Enfin, il faut prendre conscience que des élé­ments qua­li­fi­ca­tifs sont au moins aus­si impor­tants, voire davan­tage, que les salaires en tant que tels : l’intensité tech­no­lo­gique de nos pro­duits, leur des­ti­na­tion vers des mar­chés satu­rés ou non, l’image des entre­prises ou du pays, etc.

Enfin, il nous semble inté­res­sant de poin­ter deux aspects qua­li­ta­tifs dans l’évaluation des déve­lop­pe­ments sur le mar­ché du tra­vail en Belgique.
Tout d’abord, selon une étude menée par Secu­rex, le nombre d’employés pré­sen­tant un risque de burn-out est pas­sé de 10% en 2014 à 17% en 2017. On ne dis­pose pas de chiffres plus récents concer­nant ce phé­no­mène, mais la hausse est spec­ta­cu­laire et on peine à ima­gi­ner un reflux depuis lors.

Ensuite, il res­sort d’un son­dage Euro­ba­ro­mètre que les Belges sont de tous les Euro­péens ceux qui sont les plus inquiets quant au futur de leurs enfants : 77% des son­dés redoutent que leurs enfants vivront moins bien qu’eux-mêmes lorsqu’ils auront atteint l’âge adulte. Ici aus­si, on enre­gistre une hausse inquié­tante de +5 point par rap­port à l’année pré­cé­dente. Une socié­té qui avance à recu­lons vers le futur est une socié­té malade, en dysfonctionnement.

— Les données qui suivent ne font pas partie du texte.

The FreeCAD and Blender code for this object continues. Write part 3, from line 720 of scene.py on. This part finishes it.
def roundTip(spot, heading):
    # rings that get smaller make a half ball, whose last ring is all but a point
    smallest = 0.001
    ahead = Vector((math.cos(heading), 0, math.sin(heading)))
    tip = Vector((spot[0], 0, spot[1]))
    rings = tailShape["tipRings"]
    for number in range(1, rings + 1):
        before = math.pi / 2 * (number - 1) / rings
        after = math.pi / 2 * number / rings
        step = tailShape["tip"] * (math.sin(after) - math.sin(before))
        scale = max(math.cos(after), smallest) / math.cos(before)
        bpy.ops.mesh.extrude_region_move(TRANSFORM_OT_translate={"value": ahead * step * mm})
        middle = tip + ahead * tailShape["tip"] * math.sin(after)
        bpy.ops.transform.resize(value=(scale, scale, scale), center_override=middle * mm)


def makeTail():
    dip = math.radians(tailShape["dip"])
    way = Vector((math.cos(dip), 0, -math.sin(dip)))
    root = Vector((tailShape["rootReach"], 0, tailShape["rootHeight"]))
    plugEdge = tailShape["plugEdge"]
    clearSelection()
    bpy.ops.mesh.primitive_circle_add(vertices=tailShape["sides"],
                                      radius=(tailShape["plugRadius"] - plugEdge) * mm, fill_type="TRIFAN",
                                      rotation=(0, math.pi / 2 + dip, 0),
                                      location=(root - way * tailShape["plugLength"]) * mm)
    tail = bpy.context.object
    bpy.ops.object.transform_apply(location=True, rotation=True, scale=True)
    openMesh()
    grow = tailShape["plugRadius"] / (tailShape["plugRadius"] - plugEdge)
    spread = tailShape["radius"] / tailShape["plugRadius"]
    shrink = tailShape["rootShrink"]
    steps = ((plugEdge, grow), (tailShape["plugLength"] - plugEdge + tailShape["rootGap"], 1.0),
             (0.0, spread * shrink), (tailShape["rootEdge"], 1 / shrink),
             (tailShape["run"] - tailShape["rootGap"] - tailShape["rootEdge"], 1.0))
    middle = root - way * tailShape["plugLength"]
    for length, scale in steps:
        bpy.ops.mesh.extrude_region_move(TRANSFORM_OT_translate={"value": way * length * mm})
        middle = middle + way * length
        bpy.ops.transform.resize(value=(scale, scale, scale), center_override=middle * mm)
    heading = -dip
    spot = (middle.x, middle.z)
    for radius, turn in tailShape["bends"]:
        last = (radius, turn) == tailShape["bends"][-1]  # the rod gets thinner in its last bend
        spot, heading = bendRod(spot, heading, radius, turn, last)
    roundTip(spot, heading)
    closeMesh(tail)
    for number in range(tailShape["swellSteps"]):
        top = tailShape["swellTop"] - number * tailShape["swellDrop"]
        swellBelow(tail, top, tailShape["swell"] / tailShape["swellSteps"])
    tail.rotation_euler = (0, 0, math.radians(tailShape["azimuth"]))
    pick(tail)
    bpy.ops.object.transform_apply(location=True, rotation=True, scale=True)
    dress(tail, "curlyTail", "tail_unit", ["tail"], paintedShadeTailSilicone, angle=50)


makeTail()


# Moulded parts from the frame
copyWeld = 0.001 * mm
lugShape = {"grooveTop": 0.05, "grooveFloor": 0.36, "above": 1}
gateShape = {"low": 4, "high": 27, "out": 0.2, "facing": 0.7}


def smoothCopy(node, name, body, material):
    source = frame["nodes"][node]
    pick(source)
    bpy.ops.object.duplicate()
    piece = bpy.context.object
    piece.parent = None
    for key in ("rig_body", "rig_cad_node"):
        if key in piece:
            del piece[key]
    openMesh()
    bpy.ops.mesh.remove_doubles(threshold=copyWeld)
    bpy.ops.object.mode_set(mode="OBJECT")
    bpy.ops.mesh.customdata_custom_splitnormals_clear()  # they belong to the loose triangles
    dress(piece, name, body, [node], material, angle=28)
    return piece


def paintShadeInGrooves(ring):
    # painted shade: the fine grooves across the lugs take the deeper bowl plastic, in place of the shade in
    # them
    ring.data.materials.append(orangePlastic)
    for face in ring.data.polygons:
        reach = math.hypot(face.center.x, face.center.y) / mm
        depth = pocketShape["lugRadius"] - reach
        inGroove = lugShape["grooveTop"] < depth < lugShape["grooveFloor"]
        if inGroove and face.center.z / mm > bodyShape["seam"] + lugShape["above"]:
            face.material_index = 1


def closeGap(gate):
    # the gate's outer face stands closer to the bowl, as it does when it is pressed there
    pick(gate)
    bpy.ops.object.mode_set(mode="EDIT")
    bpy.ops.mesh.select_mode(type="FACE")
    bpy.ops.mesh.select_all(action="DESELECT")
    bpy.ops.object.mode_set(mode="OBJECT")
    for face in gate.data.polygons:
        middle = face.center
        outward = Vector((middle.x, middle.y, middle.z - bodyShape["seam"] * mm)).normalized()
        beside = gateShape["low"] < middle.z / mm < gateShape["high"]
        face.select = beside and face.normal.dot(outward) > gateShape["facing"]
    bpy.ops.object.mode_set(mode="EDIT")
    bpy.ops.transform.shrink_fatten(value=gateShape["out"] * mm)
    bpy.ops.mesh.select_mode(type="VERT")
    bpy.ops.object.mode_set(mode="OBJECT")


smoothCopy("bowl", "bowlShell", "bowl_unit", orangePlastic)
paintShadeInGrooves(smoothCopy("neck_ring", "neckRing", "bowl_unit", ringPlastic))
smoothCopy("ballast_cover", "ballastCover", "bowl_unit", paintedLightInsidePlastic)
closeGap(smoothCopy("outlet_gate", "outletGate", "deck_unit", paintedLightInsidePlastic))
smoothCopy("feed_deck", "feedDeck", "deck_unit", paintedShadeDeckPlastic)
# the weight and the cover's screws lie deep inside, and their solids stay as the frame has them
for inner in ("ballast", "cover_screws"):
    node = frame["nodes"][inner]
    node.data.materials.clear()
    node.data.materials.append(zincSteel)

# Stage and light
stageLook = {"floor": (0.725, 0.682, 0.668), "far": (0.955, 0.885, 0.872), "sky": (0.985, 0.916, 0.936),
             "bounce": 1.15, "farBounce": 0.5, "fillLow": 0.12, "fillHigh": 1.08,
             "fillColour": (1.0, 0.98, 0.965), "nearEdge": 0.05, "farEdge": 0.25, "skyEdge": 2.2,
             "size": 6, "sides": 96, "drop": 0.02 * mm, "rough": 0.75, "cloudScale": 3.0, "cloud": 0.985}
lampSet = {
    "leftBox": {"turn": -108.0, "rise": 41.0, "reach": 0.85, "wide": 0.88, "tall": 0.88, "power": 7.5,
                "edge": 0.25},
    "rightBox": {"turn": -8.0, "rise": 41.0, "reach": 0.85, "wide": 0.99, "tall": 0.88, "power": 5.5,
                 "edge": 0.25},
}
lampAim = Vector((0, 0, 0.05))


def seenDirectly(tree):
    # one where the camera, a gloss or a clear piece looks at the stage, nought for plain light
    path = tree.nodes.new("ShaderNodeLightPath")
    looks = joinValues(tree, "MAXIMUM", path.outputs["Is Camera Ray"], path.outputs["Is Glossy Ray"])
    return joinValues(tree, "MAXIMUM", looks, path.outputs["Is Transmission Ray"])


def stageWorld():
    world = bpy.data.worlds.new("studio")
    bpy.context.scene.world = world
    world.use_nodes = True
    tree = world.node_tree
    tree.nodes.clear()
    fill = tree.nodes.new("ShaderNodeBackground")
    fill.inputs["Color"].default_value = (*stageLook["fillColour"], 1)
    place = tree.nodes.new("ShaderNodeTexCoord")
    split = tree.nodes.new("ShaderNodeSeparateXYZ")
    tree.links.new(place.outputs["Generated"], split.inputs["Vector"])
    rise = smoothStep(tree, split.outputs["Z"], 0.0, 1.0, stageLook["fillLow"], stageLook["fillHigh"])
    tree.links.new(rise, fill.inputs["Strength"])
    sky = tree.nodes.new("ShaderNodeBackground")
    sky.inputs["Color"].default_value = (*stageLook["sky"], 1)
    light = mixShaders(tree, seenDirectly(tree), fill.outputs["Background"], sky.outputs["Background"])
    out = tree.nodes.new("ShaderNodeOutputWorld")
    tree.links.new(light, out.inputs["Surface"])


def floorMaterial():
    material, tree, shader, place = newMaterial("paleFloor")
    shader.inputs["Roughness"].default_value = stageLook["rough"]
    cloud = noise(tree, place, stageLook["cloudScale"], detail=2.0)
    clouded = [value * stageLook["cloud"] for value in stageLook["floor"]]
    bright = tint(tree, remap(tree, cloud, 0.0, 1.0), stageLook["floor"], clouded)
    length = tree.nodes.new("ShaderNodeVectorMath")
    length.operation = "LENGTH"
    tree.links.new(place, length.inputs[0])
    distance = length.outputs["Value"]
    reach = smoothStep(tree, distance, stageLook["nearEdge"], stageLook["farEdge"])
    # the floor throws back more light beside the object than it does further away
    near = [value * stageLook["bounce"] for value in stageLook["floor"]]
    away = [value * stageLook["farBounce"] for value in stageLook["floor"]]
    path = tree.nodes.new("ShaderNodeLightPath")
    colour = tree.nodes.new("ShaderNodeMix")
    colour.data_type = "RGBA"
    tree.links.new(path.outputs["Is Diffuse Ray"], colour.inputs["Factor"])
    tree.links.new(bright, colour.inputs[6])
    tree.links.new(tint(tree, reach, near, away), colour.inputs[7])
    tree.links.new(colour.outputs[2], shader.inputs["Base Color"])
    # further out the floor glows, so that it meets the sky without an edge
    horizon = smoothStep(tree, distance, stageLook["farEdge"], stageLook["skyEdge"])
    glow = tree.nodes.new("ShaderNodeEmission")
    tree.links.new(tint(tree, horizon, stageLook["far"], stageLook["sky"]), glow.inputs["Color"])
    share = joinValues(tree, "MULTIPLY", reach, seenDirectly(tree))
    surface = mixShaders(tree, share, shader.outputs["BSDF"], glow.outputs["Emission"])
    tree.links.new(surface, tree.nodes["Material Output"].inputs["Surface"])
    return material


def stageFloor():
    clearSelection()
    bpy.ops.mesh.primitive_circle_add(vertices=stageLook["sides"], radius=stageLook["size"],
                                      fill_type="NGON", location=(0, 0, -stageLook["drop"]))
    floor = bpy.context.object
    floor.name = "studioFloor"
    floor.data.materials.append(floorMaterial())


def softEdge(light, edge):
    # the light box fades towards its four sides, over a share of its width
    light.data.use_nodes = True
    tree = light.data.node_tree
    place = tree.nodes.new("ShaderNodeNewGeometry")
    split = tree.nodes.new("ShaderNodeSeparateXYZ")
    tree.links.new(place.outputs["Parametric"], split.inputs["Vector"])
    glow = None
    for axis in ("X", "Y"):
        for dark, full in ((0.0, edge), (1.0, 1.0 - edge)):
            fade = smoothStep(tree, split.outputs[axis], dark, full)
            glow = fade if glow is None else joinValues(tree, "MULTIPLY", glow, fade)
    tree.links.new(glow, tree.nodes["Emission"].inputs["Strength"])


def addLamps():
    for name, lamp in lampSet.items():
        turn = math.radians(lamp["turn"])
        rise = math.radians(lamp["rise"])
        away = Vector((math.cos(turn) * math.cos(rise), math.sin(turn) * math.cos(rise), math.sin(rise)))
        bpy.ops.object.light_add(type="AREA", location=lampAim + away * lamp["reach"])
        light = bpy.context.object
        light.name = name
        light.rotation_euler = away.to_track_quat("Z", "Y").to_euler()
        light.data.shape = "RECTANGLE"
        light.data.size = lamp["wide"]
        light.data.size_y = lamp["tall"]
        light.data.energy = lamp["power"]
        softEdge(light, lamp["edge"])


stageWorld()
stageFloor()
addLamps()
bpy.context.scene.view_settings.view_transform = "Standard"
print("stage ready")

Ces deux der­nières don­nées reflètent un vrai malaise sur le mar­ché du tra­vail qui est mas­qué par une lec­ture super­fi­cielle des chiffres glo­baux de la créa­tion d’emplois.

Conclusions

De tout ceci, nous pou­vons conclure, comme nous l’avions déjà poin­té à l’occasion de pré­cé­dentes publi­ca­tions, que les gou­ver­ne­ments, fédé­ral ou régio­naux, ne peuvent s’attribuer d’éventuels suc­cès sur le mar­ché du tra­vail. Sur­tout que les chiffres glo­baux masquent des pro­blèmes struc­tu­rels comme une forte inéga­li­té dans la qua­li­té des emplois et des emplois qui ne pro­tègent pas de la pau­vre­té et encore moins du stress d’un déclas­se­ment social pour eux-mêmes ou pour leurs enfants.

Enfin, axer notre modèle éco­no­mique sur des gains de parts de mar­ché à l’étranger au motif que nous serions une petite éco­no­mie ouverte est erro­né car cela nous rend dépen­dant de quelques grosses entre­prises et occulte la pour­suite d’autres objec­tifs qui pour­raient géné­rer des oppor­tu­ni­tés plus concrètes pour une majo­ri­té d’entreprises et pour l’ensemble de la socié­té : la tran­si­tion vers une éco­no­mie bas-car­bone. Une énième étude, cette fois-ci pro­duite par la Fon­da­tion euro­péenne pour l’amélioration des condi­tions de vie et de tra­vail en février confir­mait les réper­cus­sions posi­tives de la tran­si­tion éner­gé­tique. La Bel­gique serait l’Etat membre où l’emploi aug­men­te­rait le plus en consé­quence de la mise en œuvre des mesures de tran­si­tion vers une éco­no­mie durable. Alors, de deux choses l’une : soit nous anti­ci­pe­rons la lutte contre les chan­ge­ments cli­ma­tiques et enga­geons sans tar­der la tran­si­tion comme nous y enjoignent les jeunes et un nombre crois­sant de Belges, auquel cas nous serons en mesure de trans­for­mer en acti­vi­tés, emplois et éco­no­mies (d’énergie, de dépenses en matière de san­té publique, etc.); soit nous la subi­rons et nos entre­prises seront dépas­sées par les solu­tions ima­gi­nées par d’autres tan­dis que les Belges conti­nue­ront à envi­sa­ger leur propre ave­nir et celui de leurs enfants avec appréhension.